> TASK REQUIREMENTS
Copy exactly the lines from the one containing "module ridge_lip() on_left_slope()" through the one containing "for node in", both included, and nothing else.

> ROWS
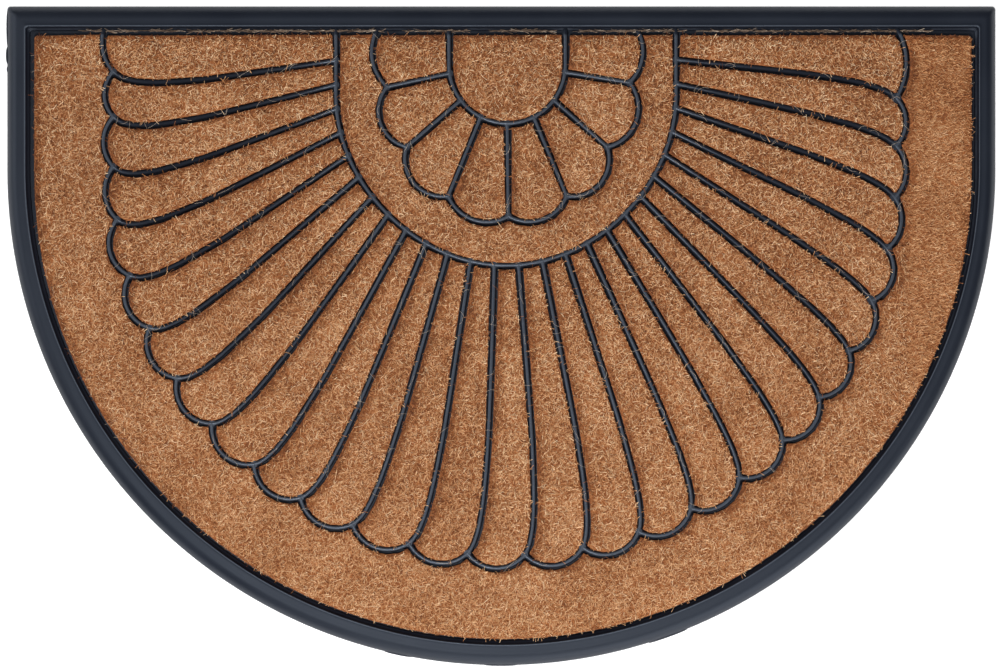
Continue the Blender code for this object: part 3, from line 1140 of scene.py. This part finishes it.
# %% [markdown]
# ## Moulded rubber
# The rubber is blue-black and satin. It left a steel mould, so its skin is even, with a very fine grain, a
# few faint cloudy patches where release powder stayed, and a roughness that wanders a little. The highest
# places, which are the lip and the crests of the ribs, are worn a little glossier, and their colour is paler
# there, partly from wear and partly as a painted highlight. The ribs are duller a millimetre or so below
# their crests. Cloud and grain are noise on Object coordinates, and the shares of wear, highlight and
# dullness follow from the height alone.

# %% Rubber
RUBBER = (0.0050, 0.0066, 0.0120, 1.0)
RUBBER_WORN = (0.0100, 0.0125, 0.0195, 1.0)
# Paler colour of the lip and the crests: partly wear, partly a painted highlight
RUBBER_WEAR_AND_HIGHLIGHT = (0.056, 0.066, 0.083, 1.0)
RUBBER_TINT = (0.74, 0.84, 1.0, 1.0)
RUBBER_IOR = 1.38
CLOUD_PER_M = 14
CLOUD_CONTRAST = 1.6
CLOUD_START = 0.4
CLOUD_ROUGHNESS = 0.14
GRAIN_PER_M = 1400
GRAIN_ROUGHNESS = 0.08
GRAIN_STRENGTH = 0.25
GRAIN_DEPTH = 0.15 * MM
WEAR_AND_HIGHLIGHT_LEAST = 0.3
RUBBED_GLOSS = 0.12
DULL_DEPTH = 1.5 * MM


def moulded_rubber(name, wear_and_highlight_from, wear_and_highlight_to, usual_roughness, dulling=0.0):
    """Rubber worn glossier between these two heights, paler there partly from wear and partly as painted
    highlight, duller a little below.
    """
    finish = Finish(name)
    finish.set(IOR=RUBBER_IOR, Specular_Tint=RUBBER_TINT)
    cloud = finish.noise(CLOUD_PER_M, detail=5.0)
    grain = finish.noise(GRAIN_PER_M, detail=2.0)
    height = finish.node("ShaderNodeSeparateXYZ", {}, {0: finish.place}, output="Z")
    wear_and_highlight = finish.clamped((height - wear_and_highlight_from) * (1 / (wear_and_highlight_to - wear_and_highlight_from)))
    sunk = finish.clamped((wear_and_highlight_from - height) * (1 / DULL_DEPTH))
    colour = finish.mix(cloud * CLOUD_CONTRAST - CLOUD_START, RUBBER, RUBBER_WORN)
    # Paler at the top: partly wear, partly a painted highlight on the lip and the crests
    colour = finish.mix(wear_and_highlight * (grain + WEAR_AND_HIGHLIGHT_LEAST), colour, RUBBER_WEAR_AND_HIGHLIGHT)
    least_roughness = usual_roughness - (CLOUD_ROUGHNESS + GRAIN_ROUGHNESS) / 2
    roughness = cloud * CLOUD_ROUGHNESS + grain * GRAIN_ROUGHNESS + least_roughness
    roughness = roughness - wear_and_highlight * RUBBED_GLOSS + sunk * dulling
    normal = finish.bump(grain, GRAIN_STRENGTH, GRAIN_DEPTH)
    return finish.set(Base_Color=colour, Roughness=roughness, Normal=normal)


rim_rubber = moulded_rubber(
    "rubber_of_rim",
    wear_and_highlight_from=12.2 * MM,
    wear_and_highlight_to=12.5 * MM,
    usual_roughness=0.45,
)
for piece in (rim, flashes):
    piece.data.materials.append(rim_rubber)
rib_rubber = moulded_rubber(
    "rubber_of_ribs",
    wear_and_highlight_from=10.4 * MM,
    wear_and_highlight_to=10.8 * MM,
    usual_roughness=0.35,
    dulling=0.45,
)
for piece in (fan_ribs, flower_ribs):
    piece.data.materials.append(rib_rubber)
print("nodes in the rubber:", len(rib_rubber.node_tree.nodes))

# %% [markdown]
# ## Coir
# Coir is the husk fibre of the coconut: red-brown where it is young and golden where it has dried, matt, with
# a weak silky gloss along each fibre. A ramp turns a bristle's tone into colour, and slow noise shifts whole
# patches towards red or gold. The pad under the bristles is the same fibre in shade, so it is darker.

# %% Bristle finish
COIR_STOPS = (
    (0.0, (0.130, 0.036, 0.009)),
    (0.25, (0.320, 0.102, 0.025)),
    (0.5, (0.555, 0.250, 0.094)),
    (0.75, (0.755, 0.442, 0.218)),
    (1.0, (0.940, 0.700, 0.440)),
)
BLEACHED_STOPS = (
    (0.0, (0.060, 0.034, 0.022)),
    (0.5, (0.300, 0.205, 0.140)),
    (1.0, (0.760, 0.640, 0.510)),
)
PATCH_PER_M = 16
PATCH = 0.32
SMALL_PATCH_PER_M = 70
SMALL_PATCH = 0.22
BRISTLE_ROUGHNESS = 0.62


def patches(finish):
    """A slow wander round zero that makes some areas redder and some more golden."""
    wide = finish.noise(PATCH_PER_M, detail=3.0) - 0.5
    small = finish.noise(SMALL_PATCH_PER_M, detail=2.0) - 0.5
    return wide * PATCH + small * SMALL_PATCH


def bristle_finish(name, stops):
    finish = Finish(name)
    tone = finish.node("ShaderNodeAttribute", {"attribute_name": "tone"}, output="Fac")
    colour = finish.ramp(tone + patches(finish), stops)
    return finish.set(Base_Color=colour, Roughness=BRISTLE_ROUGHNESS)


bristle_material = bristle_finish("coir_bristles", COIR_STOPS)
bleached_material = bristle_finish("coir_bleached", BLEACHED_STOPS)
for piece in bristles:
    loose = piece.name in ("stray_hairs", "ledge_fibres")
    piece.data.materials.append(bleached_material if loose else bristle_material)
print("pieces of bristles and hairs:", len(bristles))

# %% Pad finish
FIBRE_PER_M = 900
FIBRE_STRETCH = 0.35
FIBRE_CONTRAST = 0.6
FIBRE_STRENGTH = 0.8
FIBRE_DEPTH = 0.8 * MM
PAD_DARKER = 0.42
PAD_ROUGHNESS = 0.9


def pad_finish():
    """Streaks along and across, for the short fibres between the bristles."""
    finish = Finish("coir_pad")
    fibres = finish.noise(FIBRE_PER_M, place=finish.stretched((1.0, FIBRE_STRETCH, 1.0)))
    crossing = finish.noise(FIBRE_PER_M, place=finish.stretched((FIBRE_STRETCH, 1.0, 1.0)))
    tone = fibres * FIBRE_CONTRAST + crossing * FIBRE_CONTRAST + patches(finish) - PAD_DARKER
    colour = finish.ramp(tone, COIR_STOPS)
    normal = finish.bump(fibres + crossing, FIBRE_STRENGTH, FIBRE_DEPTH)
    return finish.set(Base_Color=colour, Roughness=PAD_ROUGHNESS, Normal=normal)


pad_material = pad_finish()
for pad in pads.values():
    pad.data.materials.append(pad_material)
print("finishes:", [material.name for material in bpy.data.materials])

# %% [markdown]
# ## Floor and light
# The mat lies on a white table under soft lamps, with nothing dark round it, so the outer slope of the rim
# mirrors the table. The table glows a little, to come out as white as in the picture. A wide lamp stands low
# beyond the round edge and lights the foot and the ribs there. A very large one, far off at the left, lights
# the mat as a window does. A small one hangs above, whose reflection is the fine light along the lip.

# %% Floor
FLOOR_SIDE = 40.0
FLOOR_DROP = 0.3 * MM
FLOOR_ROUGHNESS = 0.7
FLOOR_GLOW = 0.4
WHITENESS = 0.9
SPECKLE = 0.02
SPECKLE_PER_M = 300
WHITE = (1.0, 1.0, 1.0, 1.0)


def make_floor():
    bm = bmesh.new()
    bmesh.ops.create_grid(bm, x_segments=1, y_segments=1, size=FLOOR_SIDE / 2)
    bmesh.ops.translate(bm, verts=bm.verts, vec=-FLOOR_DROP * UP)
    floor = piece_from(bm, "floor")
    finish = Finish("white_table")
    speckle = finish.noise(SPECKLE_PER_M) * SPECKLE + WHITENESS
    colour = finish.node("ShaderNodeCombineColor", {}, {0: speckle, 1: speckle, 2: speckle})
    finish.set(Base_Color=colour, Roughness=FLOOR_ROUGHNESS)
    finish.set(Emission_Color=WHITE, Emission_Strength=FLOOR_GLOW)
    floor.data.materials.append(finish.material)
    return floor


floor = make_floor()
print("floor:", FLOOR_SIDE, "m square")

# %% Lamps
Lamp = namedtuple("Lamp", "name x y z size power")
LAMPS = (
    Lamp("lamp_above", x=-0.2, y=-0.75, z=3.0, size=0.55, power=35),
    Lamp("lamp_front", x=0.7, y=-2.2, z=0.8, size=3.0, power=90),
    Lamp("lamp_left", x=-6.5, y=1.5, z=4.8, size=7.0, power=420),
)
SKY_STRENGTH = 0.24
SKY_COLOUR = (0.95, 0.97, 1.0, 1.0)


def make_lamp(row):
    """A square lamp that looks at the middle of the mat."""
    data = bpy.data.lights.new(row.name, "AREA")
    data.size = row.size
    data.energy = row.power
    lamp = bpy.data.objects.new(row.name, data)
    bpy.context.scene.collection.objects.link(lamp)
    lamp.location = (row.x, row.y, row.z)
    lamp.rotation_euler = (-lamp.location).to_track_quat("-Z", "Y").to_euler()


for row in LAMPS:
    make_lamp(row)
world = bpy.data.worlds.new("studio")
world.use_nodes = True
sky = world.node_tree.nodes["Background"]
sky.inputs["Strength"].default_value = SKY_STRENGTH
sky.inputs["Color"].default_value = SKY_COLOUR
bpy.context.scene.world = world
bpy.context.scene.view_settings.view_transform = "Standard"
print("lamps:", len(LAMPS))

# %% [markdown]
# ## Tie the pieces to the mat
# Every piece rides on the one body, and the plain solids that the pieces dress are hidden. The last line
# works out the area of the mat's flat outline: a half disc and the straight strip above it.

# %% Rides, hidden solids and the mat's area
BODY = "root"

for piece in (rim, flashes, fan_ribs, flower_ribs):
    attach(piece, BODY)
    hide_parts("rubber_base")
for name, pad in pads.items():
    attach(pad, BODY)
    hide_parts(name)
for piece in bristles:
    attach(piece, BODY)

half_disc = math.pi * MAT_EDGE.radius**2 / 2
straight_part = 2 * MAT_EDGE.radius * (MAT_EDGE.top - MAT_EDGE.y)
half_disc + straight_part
---
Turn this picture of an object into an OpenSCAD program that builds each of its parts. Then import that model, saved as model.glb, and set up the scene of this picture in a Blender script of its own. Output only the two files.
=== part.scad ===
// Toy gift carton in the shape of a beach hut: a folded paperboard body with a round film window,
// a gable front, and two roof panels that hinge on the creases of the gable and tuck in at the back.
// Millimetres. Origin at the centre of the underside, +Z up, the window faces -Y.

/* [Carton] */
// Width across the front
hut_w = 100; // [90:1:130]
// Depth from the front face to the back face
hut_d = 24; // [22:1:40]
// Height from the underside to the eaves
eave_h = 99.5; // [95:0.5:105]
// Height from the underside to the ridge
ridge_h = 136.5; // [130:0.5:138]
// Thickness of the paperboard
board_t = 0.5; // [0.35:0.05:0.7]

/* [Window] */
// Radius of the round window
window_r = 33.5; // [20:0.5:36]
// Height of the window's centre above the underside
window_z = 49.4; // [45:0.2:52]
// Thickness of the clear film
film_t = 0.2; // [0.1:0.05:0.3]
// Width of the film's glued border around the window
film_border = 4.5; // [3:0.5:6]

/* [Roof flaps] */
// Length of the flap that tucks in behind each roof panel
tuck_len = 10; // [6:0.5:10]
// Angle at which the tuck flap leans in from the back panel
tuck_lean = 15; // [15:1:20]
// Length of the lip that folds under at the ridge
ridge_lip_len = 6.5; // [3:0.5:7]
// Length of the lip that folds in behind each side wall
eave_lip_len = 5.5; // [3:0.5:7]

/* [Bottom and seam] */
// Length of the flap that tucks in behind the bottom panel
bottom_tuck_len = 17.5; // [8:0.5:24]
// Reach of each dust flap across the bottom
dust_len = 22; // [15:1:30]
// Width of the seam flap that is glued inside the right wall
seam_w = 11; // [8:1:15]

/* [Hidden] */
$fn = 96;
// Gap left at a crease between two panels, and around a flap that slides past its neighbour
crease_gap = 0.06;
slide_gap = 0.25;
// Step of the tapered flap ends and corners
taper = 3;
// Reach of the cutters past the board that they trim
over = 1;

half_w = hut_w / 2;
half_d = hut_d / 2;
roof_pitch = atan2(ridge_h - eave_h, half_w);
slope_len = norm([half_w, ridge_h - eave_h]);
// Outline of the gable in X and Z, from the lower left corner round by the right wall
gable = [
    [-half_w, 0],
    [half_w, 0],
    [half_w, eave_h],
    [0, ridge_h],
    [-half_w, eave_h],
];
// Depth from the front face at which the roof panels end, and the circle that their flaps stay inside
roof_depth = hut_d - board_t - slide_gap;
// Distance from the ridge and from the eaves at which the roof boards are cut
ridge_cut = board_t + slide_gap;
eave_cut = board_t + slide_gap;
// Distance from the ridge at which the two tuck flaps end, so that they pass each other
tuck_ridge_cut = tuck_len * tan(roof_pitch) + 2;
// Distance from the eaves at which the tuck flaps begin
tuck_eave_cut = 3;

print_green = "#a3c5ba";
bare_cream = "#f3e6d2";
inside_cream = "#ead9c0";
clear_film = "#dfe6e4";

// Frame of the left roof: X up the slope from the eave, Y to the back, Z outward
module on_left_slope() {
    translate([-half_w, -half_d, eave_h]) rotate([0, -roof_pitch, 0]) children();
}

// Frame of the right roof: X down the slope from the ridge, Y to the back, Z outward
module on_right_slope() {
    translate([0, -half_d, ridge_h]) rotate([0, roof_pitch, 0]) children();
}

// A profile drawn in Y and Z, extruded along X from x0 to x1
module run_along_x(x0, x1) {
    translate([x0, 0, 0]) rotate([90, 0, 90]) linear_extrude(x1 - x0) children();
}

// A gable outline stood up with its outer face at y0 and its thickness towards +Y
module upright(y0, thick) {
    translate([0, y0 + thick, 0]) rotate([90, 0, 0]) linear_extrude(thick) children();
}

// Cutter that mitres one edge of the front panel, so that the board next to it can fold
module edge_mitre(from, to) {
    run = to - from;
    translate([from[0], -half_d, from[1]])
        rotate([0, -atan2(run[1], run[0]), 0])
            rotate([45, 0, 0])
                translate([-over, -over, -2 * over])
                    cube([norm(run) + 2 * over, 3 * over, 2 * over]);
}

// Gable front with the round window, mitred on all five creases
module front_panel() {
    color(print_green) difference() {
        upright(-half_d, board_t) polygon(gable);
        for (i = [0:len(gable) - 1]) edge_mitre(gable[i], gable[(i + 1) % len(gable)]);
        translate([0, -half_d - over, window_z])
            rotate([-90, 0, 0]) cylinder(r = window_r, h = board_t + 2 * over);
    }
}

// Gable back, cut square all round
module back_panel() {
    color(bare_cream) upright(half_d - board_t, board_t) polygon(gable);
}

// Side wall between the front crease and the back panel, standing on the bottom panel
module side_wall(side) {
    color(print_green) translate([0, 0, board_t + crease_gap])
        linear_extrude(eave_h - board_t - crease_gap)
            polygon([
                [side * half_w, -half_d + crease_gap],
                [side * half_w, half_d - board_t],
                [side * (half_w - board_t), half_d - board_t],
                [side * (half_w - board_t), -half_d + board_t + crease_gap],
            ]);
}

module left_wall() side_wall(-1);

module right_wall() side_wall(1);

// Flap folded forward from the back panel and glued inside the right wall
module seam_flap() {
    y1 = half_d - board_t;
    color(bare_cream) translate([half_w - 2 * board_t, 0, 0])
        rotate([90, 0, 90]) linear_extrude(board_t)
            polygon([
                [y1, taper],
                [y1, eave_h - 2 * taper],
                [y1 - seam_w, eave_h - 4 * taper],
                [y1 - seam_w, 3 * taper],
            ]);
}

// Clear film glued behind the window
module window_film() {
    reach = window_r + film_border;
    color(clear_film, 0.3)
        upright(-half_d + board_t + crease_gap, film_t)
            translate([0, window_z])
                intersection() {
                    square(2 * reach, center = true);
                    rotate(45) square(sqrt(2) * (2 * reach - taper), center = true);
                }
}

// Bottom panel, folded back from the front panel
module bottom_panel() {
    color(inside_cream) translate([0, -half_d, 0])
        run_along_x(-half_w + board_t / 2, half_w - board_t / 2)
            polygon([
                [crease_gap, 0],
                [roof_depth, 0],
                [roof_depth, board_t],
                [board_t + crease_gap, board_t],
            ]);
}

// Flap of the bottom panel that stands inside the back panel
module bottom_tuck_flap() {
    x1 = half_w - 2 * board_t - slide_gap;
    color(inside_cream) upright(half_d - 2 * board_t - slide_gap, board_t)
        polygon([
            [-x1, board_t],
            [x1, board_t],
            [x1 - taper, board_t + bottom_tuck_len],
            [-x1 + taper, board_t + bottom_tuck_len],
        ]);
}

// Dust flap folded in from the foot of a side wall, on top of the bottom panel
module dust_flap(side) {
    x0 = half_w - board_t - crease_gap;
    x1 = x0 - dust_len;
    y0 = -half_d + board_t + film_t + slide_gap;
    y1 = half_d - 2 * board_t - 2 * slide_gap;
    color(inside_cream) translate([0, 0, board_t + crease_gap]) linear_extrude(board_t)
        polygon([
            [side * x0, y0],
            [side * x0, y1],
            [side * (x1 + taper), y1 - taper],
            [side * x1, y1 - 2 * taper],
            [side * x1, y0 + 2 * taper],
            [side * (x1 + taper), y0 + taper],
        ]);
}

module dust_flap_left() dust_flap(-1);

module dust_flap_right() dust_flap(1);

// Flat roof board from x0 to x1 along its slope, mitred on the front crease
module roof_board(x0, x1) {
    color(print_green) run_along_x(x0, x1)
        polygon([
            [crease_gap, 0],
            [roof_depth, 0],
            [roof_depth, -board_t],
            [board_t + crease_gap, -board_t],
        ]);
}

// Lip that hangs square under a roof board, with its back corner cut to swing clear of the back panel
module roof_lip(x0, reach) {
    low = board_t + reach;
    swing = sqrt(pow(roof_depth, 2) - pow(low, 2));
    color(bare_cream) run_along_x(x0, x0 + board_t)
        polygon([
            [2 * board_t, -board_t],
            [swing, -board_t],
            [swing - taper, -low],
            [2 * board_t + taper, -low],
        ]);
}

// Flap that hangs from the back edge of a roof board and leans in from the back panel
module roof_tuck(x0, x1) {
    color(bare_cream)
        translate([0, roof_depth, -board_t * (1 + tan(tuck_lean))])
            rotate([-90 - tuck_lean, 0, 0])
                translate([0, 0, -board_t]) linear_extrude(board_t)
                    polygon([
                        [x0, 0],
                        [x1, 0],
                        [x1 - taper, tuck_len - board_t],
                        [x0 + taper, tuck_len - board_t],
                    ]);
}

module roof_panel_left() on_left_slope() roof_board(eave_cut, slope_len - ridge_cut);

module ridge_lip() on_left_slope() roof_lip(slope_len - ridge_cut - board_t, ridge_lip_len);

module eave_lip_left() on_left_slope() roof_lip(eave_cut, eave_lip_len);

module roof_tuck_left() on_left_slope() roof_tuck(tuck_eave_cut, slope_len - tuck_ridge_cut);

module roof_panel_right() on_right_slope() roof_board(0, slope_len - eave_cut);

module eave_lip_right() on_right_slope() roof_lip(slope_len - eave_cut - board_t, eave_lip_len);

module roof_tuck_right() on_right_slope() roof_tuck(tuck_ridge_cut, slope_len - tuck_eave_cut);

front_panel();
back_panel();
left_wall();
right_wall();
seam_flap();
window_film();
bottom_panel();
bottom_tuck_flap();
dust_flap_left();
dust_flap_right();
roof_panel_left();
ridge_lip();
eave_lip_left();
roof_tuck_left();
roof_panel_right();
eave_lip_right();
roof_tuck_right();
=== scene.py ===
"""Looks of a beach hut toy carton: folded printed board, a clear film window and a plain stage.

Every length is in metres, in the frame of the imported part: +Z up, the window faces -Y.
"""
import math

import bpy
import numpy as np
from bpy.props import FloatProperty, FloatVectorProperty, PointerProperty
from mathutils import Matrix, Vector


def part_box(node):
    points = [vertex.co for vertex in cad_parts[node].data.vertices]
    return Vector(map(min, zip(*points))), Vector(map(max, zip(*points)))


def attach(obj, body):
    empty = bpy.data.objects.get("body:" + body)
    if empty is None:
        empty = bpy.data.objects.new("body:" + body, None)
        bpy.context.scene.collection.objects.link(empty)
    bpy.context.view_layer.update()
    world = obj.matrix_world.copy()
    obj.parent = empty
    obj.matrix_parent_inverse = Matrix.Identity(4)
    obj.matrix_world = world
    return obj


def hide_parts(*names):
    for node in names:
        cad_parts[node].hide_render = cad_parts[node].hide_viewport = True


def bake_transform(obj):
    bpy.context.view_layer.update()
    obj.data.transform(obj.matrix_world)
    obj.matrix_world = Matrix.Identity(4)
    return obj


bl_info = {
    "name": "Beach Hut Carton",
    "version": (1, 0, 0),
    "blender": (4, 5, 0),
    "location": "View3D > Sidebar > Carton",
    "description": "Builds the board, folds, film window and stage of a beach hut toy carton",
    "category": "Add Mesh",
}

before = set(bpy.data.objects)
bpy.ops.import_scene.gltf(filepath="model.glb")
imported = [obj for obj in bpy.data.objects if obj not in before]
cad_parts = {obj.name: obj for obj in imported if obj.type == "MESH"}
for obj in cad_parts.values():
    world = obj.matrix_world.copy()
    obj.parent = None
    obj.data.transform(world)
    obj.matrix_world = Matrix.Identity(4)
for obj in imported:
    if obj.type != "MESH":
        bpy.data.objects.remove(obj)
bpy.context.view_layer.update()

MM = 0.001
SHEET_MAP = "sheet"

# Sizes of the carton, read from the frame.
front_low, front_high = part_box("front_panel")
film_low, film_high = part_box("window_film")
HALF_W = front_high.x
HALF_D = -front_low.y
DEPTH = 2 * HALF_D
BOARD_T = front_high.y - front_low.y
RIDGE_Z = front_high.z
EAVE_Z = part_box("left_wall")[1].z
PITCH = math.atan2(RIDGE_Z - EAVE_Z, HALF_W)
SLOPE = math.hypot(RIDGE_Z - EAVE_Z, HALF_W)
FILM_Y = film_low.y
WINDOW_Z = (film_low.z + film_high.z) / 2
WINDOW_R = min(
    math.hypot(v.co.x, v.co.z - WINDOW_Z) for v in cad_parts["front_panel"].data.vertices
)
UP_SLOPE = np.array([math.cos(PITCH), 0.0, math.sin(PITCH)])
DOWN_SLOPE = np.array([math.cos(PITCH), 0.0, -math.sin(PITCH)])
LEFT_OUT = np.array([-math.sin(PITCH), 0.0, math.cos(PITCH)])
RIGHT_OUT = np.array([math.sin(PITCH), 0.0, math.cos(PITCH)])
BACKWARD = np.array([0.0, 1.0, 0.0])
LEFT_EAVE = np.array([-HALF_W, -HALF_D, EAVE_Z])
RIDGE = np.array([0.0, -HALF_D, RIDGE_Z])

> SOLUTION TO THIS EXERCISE
module ridge_lip() on_left_slope() roof_lip(slope_len - ridge_cut - board_t, ridge_lip_len);

module eave_lip_left() on_left_slope() roof_lip(eave_cut, eave_lip_len);

module roof_tuck_left() on_left_slope() roof_tuck(tuck_eave_cut, slope_len - tuck_ridge_cut);

module roof_panel_right() on_right_slope() roof_board(0, slope_len - eave_cut);

module eave_lip_right() on_right_slope() roof_lip(slope_len - eave_cut - board_t, eave_lip_len);

module roof_tuck_right() on_right_slope() roof_tuck(tuck_ridge_cut, slope_len - tuck_eave_cut);

front_panel();
back_panel();
left_wall();
right_wall();
seam_flap();
window_film();
bottom_panel();
bottom_tuck_flap();
dust_flap_left();
dust_flap_right();
roof_panel_left();
ridge_lip();
eave_lip_left();
roof_tuck_left();
roof_panel_right();
eave_lip_right();
roof_tuck_right();
=== scene.py ===
"""Looks of a beach hut toy carton: folded printed board, a clear film window and a plain stage.

Every length is in metres, in the frame of the imported part: +Z up, the window faces -Y.
"""
import math

import bpy
import numpy as np
from bpy.props import FloatProperty, FloatVectorProperty, PointerProperty
from mathutils import Matrix, Vector


def part_box(node):
    points = [vertex.co for vertex in cad_parts[node].data.vertices]
    return Vector(map(min, zip(*points))), Vector(map(max, zip(*points)))


def attach(obj, body):
    empty = bpy.data.objects.get("body:" + body)
    if empty is None:
        empty = bpy.data.objects.new("body:" + body, None)
        bpy.context.scene.collection.objects.link(empty)
    bpy.context.view_layer.update()
    world = obj.matrix_world.copy()
    obj.parent = empty
    obj.matrix_parent_inverse = Matrix.Identity(4)
    obj.matrix_world = world
    return obj


def hide_parts(*names):
    for node in names:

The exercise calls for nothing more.